▶ [Work to do] Copy exactly the lines from the one containing "add_body_panels()" through the one containing "before = set(bpy.data.objects)", both included, and nothing else.

** START OF Supplied material **

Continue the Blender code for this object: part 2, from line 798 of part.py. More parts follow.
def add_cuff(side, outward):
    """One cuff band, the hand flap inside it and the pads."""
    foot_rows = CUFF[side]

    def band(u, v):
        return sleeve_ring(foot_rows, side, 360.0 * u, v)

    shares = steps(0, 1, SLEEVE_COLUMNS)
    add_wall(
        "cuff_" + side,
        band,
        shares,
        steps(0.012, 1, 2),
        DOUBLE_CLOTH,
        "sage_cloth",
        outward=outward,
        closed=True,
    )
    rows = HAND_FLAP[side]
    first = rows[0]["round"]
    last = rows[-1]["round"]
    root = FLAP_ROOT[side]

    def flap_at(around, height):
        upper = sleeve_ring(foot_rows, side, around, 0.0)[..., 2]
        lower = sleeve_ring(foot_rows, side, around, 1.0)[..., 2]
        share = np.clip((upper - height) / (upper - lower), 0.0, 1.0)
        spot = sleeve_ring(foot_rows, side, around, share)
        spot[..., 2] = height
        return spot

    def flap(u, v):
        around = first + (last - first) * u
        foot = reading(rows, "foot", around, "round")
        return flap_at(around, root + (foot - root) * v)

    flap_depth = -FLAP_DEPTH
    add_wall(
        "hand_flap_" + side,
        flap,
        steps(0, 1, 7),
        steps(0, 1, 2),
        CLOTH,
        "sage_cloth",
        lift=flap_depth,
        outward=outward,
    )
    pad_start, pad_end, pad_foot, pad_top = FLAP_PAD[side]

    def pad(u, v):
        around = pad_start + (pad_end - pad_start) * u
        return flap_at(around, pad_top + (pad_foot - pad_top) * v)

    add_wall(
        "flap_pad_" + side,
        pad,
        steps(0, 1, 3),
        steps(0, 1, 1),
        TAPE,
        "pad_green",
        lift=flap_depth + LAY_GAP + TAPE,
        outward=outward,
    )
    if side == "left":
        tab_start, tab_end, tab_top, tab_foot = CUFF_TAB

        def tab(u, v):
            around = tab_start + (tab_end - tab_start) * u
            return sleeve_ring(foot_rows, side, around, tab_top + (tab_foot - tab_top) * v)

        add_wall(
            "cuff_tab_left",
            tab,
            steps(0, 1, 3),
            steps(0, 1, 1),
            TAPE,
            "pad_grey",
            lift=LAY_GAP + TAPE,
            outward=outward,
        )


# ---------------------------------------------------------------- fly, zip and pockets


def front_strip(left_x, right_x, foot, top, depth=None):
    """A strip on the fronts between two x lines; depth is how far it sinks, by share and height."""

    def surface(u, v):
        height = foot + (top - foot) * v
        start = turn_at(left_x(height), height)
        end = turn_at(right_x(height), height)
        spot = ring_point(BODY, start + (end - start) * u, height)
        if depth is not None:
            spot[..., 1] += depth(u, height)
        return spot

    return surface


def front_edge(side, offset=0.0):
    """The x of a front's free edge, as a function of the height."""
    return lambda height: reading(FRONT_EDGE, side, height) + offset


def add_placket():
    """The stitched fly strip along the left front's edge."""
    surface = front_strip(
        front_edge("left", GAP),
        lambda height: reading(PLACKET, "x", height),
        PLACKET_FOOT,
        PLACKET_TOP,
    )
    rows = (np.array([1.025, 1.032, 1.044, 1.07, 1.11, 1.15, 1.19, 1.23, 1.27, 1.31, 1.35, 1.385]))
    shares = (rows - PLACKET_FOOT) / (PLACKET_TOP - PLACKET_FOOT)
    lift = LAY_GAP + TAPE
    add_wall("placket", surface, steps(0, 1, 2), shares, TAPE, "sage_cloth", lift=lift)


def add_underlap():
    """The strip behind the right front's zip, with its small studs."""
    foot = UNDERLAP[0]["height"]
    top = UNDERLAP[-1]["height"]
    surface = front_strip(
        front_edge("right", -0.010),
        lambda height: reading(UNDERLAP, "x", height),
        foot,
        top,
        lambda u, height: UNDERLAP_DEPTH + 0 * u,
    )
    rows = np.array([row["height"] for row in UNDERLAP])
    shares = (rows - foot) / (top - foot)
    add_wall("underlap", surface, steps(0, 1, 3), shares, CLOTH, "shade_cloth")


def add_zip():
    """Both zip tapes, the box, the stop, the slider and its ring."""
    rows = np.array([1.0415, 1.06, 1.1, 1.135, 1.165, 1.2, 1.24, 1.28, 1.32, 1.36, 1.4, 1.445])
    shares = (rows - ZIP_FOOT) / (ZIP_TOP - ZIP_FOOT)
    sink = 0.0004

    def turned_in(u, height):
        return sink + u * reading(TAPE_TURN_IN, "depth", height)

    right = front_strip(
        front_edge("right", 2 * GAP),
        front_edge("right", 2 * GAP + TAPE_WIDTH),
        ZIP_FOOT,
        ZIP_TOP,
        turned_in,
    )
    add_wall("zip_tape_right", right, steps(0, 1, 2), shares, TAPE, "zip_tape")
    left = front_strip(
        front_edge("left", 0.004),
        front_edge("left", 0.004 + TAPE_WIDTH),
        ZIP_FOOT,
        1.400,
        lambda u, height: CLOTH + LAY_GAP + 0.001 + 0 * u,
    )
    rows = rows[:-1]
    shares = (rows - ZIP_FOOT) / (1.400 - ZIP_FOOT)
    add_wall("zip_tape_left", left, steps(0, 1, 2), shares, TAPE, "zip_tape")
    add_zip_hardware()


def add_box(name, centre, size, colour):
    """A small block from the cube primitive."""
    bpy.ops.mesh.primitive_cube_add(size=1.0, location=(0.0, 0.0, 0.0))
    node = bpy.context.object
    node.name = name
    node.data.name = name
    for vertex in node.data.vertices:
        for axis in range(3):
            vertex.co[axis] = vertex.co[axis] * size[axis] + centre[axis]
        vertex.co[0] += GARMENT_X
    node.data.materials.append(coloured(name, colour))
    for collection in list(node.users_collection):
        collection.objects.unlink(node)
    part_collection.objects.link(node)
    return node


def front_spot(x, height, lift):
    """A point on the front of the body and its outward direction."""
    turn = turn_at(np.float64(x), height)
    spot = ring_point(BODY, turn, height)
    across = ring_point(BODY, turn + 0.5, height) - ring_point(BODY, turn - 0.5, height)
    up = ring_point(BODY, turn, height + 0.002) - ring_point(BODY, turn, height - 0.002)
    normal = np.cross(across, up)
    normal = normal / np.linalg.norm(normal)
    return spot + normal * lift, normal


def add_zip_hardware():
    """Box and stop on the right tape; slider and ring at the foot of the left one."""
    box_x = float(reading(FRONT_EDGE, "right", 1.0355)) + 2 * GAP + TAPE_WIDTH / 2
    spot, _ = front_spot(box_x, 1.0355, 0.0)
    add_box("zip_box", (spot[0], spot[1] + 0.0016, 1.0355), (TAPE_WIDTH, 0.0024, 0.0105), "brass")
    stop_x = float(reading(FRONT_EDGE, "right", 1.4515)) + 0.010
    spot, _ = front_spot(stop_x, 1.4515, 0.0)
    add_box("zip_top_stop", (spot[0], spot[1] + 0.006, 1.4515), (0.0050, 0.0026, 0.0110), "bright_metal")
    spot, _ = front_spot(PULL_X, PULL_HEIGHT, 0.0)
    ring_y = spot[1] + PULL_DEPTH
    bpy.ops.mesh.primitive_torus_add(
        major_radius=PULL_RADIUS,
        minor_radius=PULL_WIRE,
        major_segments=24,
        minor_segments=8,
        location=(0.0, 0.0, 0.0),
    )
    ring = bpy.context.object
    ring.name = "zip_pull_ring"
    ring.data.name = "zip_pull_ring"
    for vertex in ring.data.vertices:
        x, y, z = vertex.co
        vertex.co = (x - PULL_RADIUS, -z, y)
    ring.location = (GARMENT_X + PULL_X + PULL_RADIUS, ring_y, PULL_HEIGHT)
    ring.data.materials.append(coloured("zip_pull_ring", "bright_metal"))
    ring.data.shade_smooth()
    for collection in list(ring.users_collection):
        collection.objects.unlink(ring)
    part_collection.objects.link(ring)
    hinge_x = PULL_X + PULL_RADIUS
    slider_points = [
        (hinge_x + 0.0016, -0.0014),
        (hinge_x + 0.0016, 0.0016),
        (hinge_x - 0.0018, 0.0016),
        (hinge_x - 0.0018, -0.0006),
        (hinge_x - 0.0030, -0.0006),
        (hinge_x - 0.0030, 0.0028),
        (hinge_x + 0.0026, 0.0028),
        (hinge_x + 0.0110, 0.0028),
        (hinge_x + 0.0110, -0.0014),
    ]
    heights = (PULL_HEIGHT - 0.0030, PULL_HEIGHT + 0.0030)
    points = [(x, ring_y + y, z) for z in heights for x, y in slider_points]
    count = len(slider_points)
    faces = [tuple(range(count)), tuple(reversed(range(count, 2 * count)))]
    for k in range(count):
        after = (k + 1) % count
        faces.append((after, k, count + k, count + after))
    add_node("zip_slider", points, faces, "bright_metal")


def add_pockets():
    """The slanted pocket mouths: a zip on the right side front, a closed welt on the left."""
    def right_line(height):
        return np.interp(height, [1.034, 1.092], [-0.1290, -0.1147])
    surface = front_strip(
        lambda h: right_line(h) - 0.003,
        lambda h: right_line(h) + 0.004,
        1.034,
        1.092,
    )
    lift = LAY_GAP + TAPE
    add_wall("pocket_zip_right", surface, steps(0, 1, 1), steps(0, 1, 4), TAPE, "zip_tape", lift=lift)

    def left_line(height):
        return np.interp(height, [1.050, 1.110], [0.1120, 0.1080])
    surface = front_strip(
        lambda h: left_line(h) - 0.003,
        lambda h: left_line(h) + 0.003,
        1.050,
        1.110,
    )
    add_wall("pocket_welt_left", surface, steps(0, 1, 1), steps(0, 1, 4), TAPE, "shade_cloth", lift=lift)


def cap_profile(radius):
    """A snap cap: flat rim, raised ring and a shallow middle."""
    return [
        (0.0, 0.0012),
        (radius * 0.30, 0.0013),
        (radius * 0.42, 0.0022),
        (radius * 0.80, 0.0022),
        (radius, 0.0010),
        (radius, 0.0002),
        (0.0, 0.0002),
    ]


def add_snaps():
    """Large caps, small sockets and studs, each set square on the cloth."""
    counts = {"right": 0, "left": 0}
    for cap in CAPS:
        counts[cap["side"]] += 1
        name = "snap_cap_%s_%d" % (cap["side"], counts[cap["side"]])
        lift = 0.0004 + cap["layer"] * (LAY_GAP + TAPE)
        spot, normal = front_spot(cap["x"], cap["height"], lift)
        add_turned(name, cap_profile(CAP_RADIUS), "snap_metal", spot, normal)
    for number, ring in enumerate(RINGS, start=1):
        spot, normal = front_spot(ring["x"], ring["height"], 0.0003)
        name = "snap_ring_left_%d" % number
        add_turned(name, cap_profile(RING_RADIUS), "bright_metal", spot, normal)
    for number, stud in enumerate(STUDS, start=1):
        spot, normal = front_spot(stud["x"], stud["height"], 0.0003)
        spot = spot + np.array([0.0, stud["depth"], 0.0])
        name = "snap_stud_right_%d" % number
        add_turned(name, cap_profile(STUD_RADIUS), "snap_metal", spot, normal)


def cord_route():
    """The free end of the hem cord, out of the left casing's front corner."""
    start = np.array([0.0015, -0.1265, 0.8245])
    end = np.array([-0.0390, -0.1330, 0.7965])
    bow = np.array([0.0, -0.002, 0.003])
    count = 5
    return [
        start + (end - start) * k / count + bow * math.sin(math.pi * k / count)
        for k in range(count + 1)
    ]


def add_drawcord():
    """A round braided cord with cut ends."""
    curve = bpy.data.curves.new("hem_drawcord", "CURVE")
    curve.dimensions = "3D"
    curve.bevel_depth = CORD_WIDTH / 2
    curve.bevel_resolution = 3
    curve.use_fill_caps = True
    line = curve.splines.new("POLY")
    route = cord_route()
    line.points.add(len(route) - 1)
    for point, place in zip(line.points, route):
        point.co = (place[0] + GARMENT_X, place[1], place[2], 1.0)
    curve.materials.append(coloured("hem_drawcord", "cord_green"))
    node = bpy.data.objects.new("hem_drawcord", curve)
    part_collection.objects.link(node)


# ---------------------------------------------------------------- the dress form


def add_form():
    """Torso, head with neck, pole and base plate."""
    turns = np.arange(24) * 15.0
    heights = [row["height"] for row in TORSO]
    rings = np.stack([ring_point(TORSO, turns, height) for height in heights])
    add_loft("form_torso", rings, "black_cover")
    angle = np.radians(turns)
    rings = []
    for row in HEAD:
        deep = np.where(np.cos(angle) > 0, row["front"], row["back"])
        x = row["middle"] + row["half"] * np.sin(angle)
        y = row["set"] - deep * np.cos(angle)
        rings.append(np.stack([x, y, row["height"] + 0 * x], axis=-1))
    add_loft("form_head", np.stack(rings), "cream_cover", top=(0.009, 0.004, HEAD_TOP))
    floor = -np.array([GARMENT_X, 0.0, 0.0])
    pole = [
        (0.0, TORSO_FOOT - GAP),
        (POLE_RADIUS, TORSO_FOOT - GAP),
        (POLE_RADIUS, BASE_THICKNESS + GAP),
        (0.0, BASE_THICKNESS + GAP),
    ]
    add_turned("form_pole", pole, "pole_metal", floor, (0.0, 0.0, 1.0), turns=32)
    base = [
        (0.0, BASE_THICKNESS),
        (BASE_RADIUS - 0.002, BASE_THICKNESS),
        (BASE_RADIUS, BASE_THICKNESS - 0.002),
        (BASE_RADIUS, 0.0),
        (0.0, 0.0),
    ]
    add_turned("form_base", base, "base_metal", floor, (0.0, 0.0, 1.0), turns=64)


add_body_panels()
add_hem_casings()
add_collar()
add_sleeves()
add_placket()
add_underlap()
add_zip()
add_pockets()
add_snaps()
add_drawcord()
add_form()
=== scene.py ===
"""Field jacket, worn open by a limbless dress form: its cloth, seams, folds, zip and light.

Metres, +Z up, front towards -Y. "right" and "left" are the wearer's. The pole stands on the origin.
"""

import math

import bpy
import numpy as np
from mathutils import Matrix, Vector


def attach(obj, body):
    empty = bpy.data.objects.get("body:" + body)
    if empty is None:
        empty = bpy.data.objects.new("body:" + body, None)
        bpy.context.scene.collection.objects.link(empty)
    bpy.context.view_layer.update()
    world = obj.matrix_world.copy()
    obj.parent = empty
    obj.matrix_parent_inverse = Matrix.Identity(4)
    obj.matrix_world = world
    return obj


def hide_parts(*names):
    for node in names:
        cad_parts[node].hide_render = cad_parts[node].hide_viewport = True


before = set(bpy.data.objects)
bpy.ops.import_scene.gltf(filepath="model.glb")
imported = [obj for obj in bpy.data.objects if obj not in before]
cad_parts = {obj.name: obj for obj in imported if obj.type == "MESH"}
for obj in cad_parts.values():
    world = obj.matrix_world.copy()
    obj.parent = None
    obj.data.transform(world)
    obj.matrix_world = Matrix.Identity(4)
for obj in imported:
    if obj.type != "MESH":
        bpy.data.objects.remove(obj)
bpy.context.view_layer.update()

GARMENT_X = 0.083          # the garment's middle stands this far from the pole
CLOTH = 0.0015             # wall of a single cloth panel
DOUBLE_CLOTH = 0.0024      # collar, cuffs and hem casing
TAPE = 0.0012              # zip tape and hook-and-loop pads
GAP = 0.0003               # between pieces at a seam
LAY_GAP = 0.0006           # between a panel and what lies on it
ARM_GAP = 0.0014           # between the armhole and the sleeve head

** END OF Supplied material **

▶ [Worked answer]
add_body_panels()
add_hem_casings()
add_collar()
add_sleeves()
add_placket()
add_underlap()
add_zip()
add_pockets()
add_snaps()
add_drawcord()
add_form()
=== scene.py ===
"""Field jacket, worn open by a limbless dress form: its cloth, seams, folds, zip and light.

Metres, +Z up, front towards -Y. "right" and "left" are the wearer's. The pole stands on the origin.
"""

import math

import bpy
import numpy as np
from mathutils import Matrix, Vector


def attach(obj, body):
    empty = bpy.data.objects.get("body:" + body)
    if empty is None:
        empty = bpy.data.objects.new("body:" + body, None)
        bpy.context.scene.collection.objects.link(empty)
    bpy.context.view_layer.update()
    world = obj.matrix_world.copy()
    obj.parent = empty
    obj.matrix_parent_inverse = Matrix.Identity(4)
    obj.matrix_world = world
    return obj


def hide_parts(*names):
    for node in names:
        cad_parts[node].hide_render = cad_parts[node].hide_viewport = True


before = set(bpy.data.objects)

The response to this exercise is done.